The new college has also developed partnerships with more than a dozen community groups around Denver. Many of those organizations work with minority and lower-income students, such as the Boys & Girls Club of Metro Denver, Servicios de La Rasa and the Denver Urban League.

Davis said the goal is to reach underserved populations of both recent high school graduates and low-income, working adults.

A key part of the model is for a “personal success coach” to be assigned to each student. Coaches will stick with students throughout their time at Portmont, Davis said. And the relatively high-touch approach also means faculty will be responsive to their online students.

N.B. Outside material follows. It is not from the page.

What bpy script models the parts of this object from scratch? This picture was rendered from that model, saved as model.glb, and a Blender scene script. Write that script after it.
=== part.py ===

Coursework is broken into eight-week terms throughout the year. Students will be enrolled in two courses each term and perhaps a laboratory, depending on the major.

Faculty at Mount St. Mary’s designed Portmont’s curriculum, which the Catholic college controls. The degree programs include elements of competency-based education. Portmont measures student performance on six “core capabilities” -- work ethic, learning to learn, critical thinking, problem solving, teamwork and effective communication.

Any faculty from Mount St. Mary’s may teach at the college, according to documents resulting from a recent review by the host institution’s regional accreditor, the Western Association of Schools and Colleges (WASC) Senior College and University Commission. Mount St. Mary’s likely will hire adjuncts to work for Portmont as well.

Mary Ellen Petrisko, the commission’s president, noted in a letter to McElaney-Johnson that Portmont’s first group of students fell far below original enrollment projections. Given the changing concept for the college, she said Mount St. Mary's faculty members and leaders should “develop new academic and financial plans for this project and monitor its progress.”